В самом тексте Повести временных лет, применительно к событиям IX—X вв., «боляре» появляются в позднейших летописных списках, со значениями слова, принятыми в XII—XV вв. Так, в статье под 944 г. бояре оказываются равнозначны русским послам, доверенным лицам самого Игоря, его жены, сына и других членов княжеского рода: «Игорь же посла боляре свои к Роману... И приидоша [в Царьград] Русскиа послы...» Там, где Лаврентьевская летопись, следуя древнейшему тексту, говорит, что Олег, взяв Смоленск, посадил в нем «муж свой», Троицкий список XV в. дает чтение: «посади боярина своего». Воскресенская летопись заменяет «болярами» всю дружину первых князей: Игорь, «дошед Дуная», созывает на совет «боляре своя» (вместо «созва дружину», как значится в старейших списках Повести); в аналогичном эпизоде доростольского совещания Святослава с дружиной («и поча думати с дружиною своею») стоит: «поча думати с боляры своими», хотя далее говорится, что речь князя «люба бысть... воем», то есть всем дружинникам.
Весьма вероятно, что в X в. связь между терминами «бояре» и «дружина» была не столь тесной, как в последующее время. В своем первоначальном значении на Руси термин «боярин», скорее всего, подразумевал членов великокняжеского рода, а затем и всю русскую родовую знать.
Постепенно круг лиц, на которых распространялось это значение термина «болярин» («благородный, знатный человек»), расширялся, но не столько за счет дружинников-гридей, сколько благодаря отождествлению с «болярами» представителей местной славянской аристократии — «князей» и прочих родовых старейшин.
Конечно, часть гридей стояла теснее и ближе к князю — например, те же послы. Однако вряд ли все они назывались боярами, поскольку многие из них не принадлежали к знати. В сочинении Льва Диакона о русско-византийской войне 968—971 гг. фигурирует Икмор, «храбрый муж гигантского роста, первый после Святослава предводитель войска»; позднейшие византийские писатели Скилица, Кедрин и Зонара уточняют, что своим высоким положением среди русов Икмор был обязан исключительно своей личной доблести, а не знатности рода.

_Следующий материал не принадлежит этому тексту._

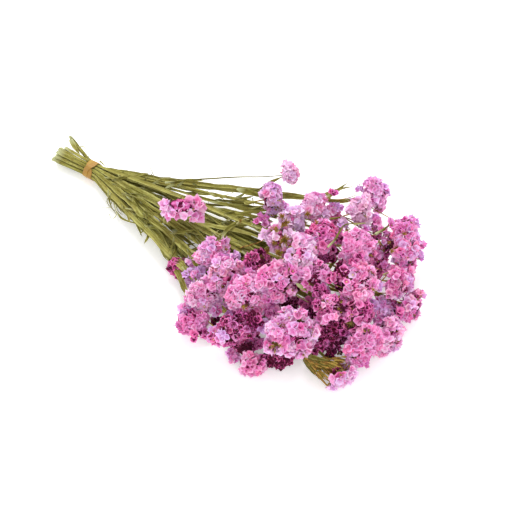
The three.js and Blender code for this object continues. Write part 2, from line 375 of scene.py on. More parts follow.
# A node group: its inputs with their kinds and values, and a function that gives its outputs.
def group(name, inputs, outputs, make):
    tree = bpy.data.node_groups.new(name, "ShaderNodeTree")
    for label, kind, value in inputs:
        socket = tree.interface.new_socket(label, in_out="INPUT", socket_type="NodeSocket" + kind)
        if value is not None:
            socket.default_value = value
    for label in outputs:
        tree.interface.new_socket(label, in_out="OUTPUT", socket_type="NodeSocketFloat")
    given, made = tree.nodes.new("NodeGroupInput"), tree.nodes.new("NodeGroupOutput")
    for label, value in zip(outputs, make(Web(tree), *(given.outputs[label] for label, _, _ in inputs))):
        tree.links.new(value, made.inputs[label])
    return tree


# Long dry fibres that run along a swept strip, with a slow fading along them.
def fibreValues(web, strip, strands, fading):
    along, around, _ = web.split(strip)
    fine = web.noise(web.vector(web.times(along, 0.55), web.times(around, strands)), 1.0, 3.0, 0.6)
    slow = web.noise(web.vector(web.times(along, fading), web.times(around, 2.0)))
    return web.spread(fine, 0.3, 0.7), web.spread(slow, 0.32, 0.68), fine


# Small blotches all over a piece, by place.
def mottleValues(web, place, size):
    return (web.spread(web.noise(place, size, 3.0), 0.35, 0.65),
            web.spread(web.noise(place, web.times(size, 9.0)), 0.58, 0.7))


dryFibres = group("dryFibres", [("Strip", "Vector", None), ("Strands", "Float", 26.0), ("Fading", "Float", 0.6)],
                  ["Fibres", "Fade", "Height"], fibreValues)
ageMottle = group("ageMottle", [("Place", "Vector", None), ("Size", "Float", 60.0)], ["Mask", "Specks"],
                  mottleValues)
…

Высшим дружинным званием в X в. был чин воеводы, а не боярина. Воевода являлся ближайшим помощником князя, военным и административным распорядителем. По словам Ибн Фадлана, у «царя русов» есть «заместитель, который командует войсками, нападает на врагов и замещает его у его подданных». Возможно, звание воеводы распространялось и на посадников, сидевших в городах и крепостях. Как показывает пример Икмора, знатное происхождение не всегда отличало воеводу, однако это не мешало ему иметь собственную дружину («отроки» Свенгельда).
Младшая дружина
Молодшие дружинники в X в. назывались отроками. Хотя они также считались боевыми членами дружины, главная их обязанность состояла в обслуживании личных нужд князя, исполнении различных его поручений. Именно такими домашними прислужниками они являются в летописи: «Посем седоша древляне пити, и повеле Ольга отроком своим служити пред ними»; когда греческие послы «придоша» к Святославу, «поклонишася ему, положиша пред им злато и паволоки», князь сказал «отрокам своим: схороните»; «и придоша отроци Володимеровы, и поведаше ему всю речь Рогнедину» и т. д.

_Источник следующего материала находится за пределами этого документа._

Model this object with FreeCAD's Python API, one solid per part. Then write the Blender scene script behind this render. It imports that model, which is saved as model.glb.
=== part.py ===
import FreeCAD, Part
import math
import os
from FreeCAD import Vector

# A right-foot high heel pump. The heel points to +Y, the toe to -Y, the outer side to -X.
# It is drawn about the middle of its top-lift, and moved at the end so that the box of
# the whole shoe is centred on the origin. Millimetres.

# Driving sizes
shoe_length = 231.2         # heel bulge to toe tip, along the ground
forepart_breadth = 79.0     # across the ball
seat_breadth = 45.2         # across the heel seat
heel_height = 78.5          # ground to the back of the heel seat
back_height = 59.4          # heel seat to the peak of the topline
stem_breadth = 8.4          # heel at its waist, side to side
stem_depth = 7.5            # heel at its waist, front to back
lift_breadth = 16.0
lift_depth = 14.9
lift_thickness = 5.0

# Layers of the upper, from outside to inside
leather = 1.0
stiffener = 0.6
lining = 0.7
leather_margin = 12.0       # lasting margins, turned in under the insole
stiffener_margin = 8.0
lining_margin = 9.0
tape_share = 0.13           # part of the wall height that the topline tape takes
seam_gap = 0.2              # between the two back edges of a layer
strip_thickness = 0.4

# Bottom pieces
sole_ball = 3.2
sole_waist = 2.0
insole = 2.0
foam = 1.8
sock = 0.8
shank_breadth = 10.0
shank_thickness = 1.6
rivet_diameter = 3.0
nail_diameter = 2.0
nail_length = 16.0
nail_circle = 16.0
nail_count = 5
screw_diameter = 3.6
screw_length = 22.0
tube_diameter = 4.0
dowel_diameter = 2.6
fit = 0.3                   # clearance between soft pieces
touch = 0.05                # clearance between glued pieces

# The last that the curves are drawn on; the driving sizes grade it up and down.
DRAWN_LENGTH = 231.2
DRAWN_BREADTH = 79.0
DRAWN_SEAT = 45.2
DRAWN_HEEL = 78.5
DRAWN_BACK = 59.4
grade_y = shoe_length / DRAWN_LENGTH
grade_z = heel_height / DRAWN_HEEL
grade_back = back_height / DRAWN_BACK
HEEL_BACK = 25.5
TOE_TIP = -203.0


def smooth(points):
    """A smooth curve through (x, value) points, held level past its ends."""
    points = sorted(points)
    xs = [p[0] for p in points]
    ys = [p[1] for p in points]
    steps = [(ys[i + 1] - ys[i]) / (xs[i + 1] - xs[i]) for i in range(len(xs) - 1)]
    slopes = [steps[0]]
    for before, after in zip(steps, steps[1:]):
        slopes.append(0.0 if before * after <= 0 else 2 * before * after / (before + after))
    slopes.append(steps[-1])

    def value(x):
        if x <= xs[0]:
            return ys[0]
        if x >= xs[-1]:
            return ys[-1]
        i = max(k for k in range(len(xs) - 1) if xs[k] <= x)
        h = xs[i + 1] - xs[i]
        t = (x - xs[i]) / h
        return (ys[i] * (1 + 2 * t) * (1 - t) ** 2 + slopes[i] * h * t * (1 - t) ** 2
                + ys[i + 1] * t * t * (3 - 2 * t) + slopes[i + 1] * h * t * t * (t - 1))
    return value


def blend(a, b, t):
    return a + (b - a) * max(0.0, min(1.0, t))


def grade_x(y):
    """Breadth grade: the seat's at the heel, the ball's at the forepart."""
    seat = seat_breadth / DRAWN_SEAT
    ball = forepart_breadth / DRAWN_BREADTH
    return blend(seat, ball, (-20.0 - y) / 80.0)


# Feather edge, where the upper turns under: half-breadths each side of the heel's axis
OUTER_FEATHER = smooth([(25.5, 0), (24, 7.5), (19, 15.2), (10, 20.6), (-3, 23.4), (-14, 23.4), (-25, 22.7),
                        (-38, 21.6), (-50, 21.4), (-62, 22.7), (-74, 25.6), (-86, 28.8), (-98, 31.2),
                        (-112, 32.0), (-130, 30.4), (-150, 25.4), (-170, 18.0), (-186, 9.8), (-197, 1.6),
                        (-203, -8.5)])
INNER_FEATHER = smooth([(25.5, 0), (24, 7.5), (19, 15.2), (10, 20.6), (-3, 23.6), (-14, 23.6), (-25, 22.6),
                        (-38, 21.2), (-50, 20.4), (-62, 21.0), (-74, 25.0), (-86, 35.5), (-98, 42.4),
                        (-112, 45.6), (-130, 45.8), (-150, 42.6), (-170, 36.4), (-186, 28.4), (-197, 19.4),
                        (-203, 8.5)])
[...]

Отроки всегда находились при князе, готовые исполнить любую его прихоть: «И се слышавше вой, разыдошася от него, Борис же стояше с отроки своими...» Русская Правда отмечает княжого отрока в одном ряду с поваром и конюхом.

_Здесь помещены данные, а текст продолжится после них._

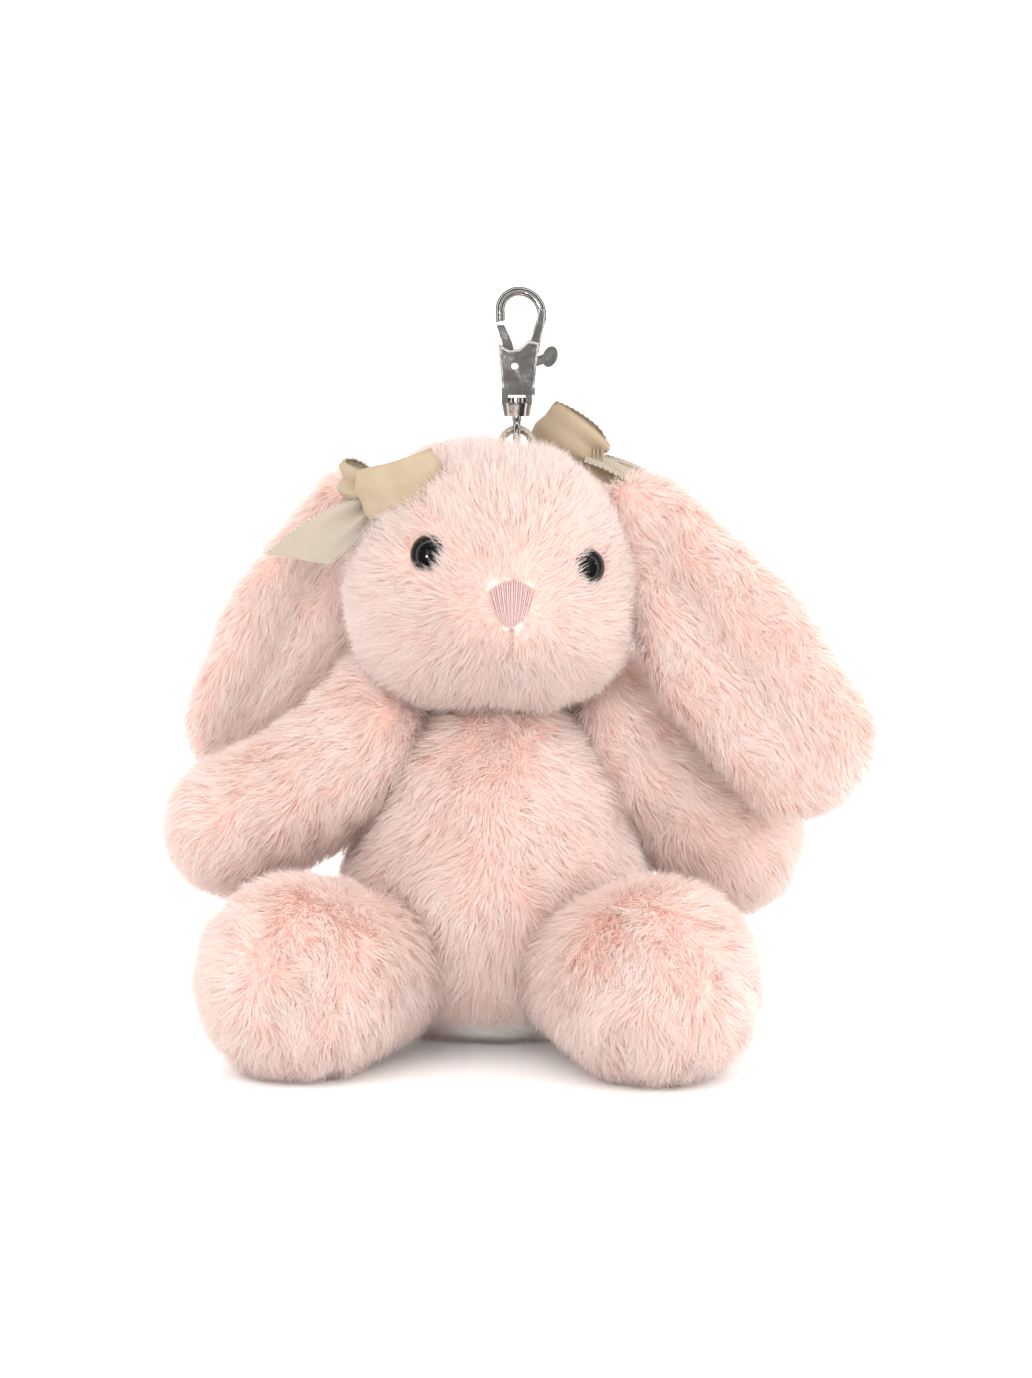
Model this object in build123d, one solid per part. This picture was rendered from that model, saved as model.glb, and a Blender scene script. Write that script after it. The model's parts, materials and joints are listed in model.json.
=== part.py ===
from build123d import *
import math
import os

# Plush bunny keychain, sitting. Millimetres, +Z up, the bunny faces -Y and +X is on the viewer's right.
# The origin is the centre of the flat seat under the torso.
# Soft covers are modelled at the height of their packed pile; the loose tips of the pile stand about
# 2.5 mm further out and are not part of these solids.

# Soft parts
WALL = 1.2                       # backing fabric and packed pile
LOOSE = 0.05                     # gap between a cover and the stuffing inside it
GAP = 0.45                       # gap between two parts that move past each other

# Torso: a belly ball, a chest ball and a neck ball on one vertical line, cut flat at the floor
BELLY_R, BELLY_Z = 29.5, 26.0
CHEST_R, CHEST_Z = 23.3, 44.0
NECK_R, NECK_Z = 10.0, 64.0

# Head: an ellipsoid, turned a little and rolled a little on the neck
HEAD = (-1.0, -5.0, 93.0)
HEAD_R, HEAD_HALF_HEIGHT = 26.5, 24.5
HEAD_ROLL, HEAD_TURN = 5.6, 9.0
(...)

Кажется, по своему положению отроки приближались к челяди, рабам, хотя и привилегированным, освобожденным от черной работы по хозяйству. Этимология слова отрок, во всяком случае, позволяет проследить происхождение молодшей дружины из рабов. В старославянском, чешском и словацком языках «отрок» собственно и значит «раб»[448]
. Княжьими отроками называли, по-видимому, малолетних чужеземных пленников[449], обращенных в рабов. О любимом отроке князя Бориса известно, что он был родом угрин, венгр («сын угреск»). В летописном рассказе (под 968 г.) об освобождении Киева от печенежской осады важную роль играет отрок, умевший говорить по-печенежски, — должно быть, выходец из Великой степи. Среди отроков-детей могли быть и славяне, которые попадали в Киев после «примучивания» под дань очередного восточнославянского племени.